What we do, as consultants, is to reverse that process, uniting teams with a common language organized around value and tracking the metrics that will allow teams to measure progress and teams of teams to view roll-up reports and take a view at team, program, and portfolio levels. Armed with this information they can manage the customer’s expectations around the timing of delivery, using Evidence-Based Management techniques (EBM). Here is a real-life customer story that illustrates this scenario.
The Customer Story
As dedicated proponents of professional scrum and scrum of scrums, our client was fully bought into the culture of continuous improvement and optimization; both in the products they delivered for their customers, and in their own ways of working. Their flow metrics showed that they were good, but not uniformly good. Delivery varied by team and program and was not predictable. They called in Valiantys to perform a Level Up service, which helps organizations practicing agile at scale methodologies to clients organize around value.

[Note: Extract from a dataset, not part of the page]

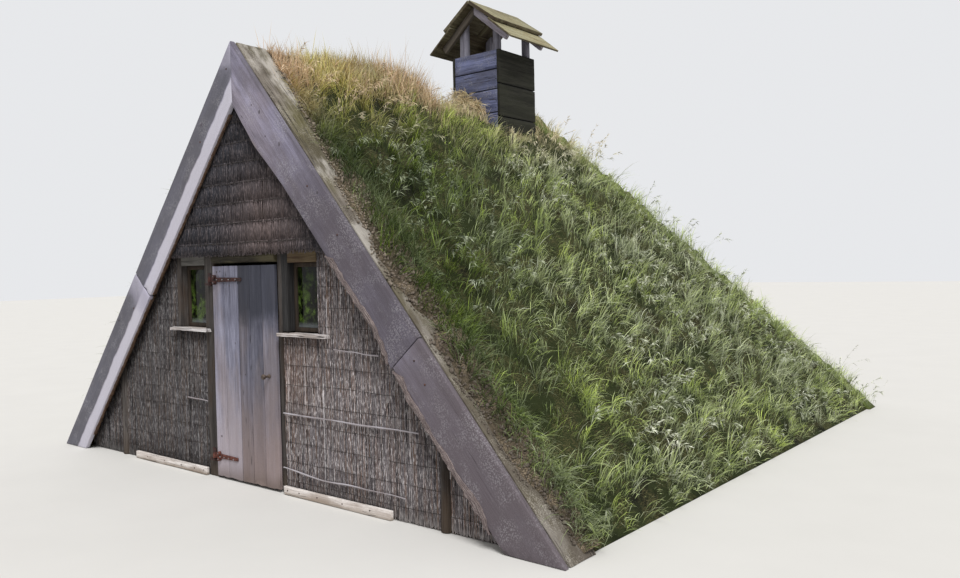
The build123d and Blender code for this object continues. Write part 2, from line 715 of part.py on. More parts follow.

As usual, our consultants conducted interviews, listened to understand what was important to each team, and then played back what ‘important’ and ‘success’ meant to the business. Next, the teams set about creating and identifying the data points that were essential to pull in from native and custom fields in Jira and they designed a common dashboard for all teams. Each team was then able to track the same metrics, with their personal dashboards displaying a real-time view of performance for their team.
Management teams were able to view rollup reports at the program and portfolio level, keeping track of progress in real-time, rather than from static reports that captured a snapshot for teams and programs. In a constantly moving environment with multiple teams, projects, and programs all interlaced, static reports are already old news.

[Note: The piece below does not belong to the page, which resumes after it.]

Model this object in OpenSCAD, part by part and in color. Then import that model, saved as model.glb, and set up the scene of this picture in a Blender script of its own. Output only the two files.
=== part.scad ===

In addition to setting them up with a shared language via metrics tracked on standard dashboards, Valiantys cleaned up the use of custom fields and established a cross-functional team to steer the use of Jira in both development and leadership areas. The Jira Advisory board was set up, with clear terms of reference, and as a consequence, a new mechanism for change management was established. Decisions can now be made more quickly, based on rapid impact assessments and then changes can be executed and documented. That’s the governance part of the solution.
A good problem to have
We are privileged to work with organizations that are committed in their use of agile at scale, in all its variations. They are awesome to observe: their passion and capacity for delivering at speed are truly exciting to witness. When your organization reaches this pinnacle, where its own success has bred a fast-moving culture, hungry to keep collaborating at pace, with an eye toward optimization, it is a good place to be. It’s a normal common problem, that stems from having embedded the agile mindset in the culture. If you encounter this scenario, it’s a landmark in your growth as an organization.

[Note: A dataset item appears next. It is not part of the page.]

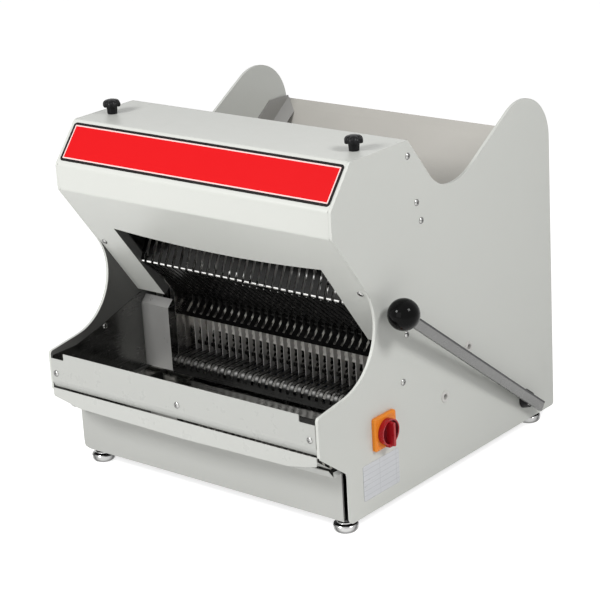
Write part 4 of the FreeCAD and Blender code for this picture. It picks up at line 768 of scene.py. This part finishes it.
def painted_reflection_band(tree, plain, place_of_band, reach):
    """Bright plating with a painted reflection: a dark band at a set angle to the view, as between a pale
    bench and a pale wall.
    """
    facing = wire(tree, "LayerWeight", Blend=0.5).outputs["Facing"]
    away = maths(tree, "ABSOLUTE", less(tree, facing, place_of_band))
    band = maths(tree, "SUBTRACT", 1.0, maths(tree, "DIVIDE", away, reach), clamp=True)
    return blend_colours(tree, times(tree, band, REFLECTION_BAND_SHARE), plain, (0.03, 0.03, 0.03, 1))


class SLICER_OT_finishes(bpy.types.Operator):
    """Make the shared skins and one material for every finish"""

    bl_idname = "slicer.finishes"
    bl_label = "Finishes"

    def execute(self, context):
        colours = context.scene.slicer_colours
        skin_group("Powder coat", 900.0, 2.0, 5.0, 0.8)
        skin_group("Cast skin", 520.0, 4.0, 16.0, 1.0)
        skin_group("Moulded skin", 1500.0, 2.0, 22.0, 0.7)
        brushed_group()
        frame_group()
        # feet and screws get a painted reflection band
        special = {"chromed_steel": ("bright plating", painted_reflection_band, 0.42, 0.26),
                   "screw_steel": ("bright plating", painted_reflection_band, 0.62, 0.48),
                   # the blades and the pusher get painted shade where the combs shade them
                   "blade_steel": ("wiped blade steel", painted_comb_shade, GUIDE_TOP),
                   "pusher_sheet": ("wiped pusher sheet", painted_comb_shade, PUSHER_TOP),
                   "finger_steel": ("polished bends", painted_finger_highlight),
                   "red_panel": ("printed panel", printed, colours),
                   "foil": ("bare foil", ruled)}
        for slot, row in finish_table(colours).items():
            name, *changes = special.get(slot, (slot.replace("_", " "),))
            MATERIALS[slot] = finish_material(name, row, *changes)
        for name, node in frame["nodes"].items():
            node.data.materials.clear()
            node.data.materials.append(MATERIALS[OWN_FINISH.get(name, NODE_SLOT[name])])
        return {"FINISHED"}


# ---------------------------------------------------------------- stage

class SLICER_OT_stage(bpy.types.Operator):
    """Set up the floor, the pale surroundings, three soft lamps and the camera"""

    bl_idname = "slicer.stage"
    bl_label = "Stage"

    def execute(self, context):
        settings = context.scene.slicer_stage
        context.scene.view_settings.view_transform = "Standard"
        self.surroundings(context, settings)
        self.floor()
        for name, power, azimuth, elevation, side in LAMPS:
            self.lamp(name, getattr(settings, power), azimuth, elevation, side)
        self.camera(context, settings)
        return {"FINISHED"}

    def seen(self, tree):
        """One for rays from the camera, a mirror or a clear piece."""
        path = wire(tree, "LightPath").outputs
        direct = maths(tree, "MAXIMUM", path["Is Camera Ray"], path["Is Glossy Ray"])
        return maths(tree, "MAXIMUM", direct, path["Is Transmission Ray"])

    def surroundings(self, context, settings):
        """White where it is seen, softer as light."""
        world = bpy.data.worlds.new("pale surroundings")
        context.scene.world = world
        world.use_nodes = True
        tree = world.node_tree
        background = tree.nodes["Background"]
        background.inputs["Color"].default_value = (1, 1, 1, 1)
        gain = times(tree, self.seen(tree), 1.0 - settings.ambient)
        tree.links.new(maths(tree, "ADD", gain, settings.ambient), background.inputs["Strength"])

    def floor(self):
        """Wide pale bench top, which takes the machine's shadow."""
        put_down()
        bpy.ops.mesh.primitive_plane_add(size=30)
        floor = bpy.context.object
        floor.name = "bench_top"
        bpy.ops.object.mode_set(mode="EDIT")
        bpy.ops.mesh.subdivide(number_cuts=3)
        done()
        material = bpy.data.materials.new("pale bench top")
        material.use_nodes = True
        tree = material.node_tree
        inputs = tree.nodes["Principled BSDF"].inputs
        inputs["Base Color"].default_value = (0.80, 0.80, 0.795, 1)
        inputs["Roughness"].default_value = 0.8
        inputs["Specular IOR Level"].default_value = 0.1
        inputs["Emission Color"].default_value = (1, 1, 1, 1)
        tree.links.new(times(tree, self.seen(tree), FLOOR_GLOW), inputs["Emission Strength"])
        floor.data.materials.append(material)

    def lamp(self, name, power, azimuth, elevation, side):
        """Square soft lamp a little over two metres from the machine's middle."""
        a, e = math.radians(azimuth), math.radians(elevation)
        back = Vector((math.sin(a) * math.cos(e), -math.cos(a) * math.cos(e), math.sin(e)))
        bpy.ops.object.light_add(type="AREA", location=back * LAMP_AWAY + LAMP_AIM)
        lamp = bpy.context.object
        lamp.name = name
        lamp.rotation_euler = (-back).to_track_quat("-Z", "Y").to_euler()
        lamp.data.energy = power
        lamp.data.size = side

    def camera(self, context, settings):
        """Camera at the front right, a little above the machine."""
        tilt = Matrix.Rotation(math.pi / 2 - settings.elevation, 4, "X")
        turn = Matrix.Rotation(settings.azimuth, 4, "Z") @ tilt @ Matrix.Rotation(settings.roll, 4, "Z")
        bpy.ops.object.camera_add(location=CAMERA_PLACE, rotation=turn.to_euler())
        camera = bpy.context.object
        camera.name = "view"
        camera.data.lens = settings.lens
        camera.data.sensor_width = 36
        camera.data.clip_end = 100
        context.scene.camera = camera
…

Our client exemplified this: they wanted to continue improving, sustaining their momentum, and, in fact, making it more consistent and predictable. They had the acuity to know that they knew they needed to bring experts in to provide the objective overview and detailed practical knowledge of how to help them step up to the next level. The Valiantys Agile at Scale practice is peopled with highly skilled professionals who represent ‘the best of the best’ worldwide. They blend big-picture thinking and attention to micro-detail, plus they know the tools and methodologies inside out and back to front. The consultants in this practice identify what value is, and deliver it with an energy and dynamism that has its own magnetism and motivational currency. They are part of the solution.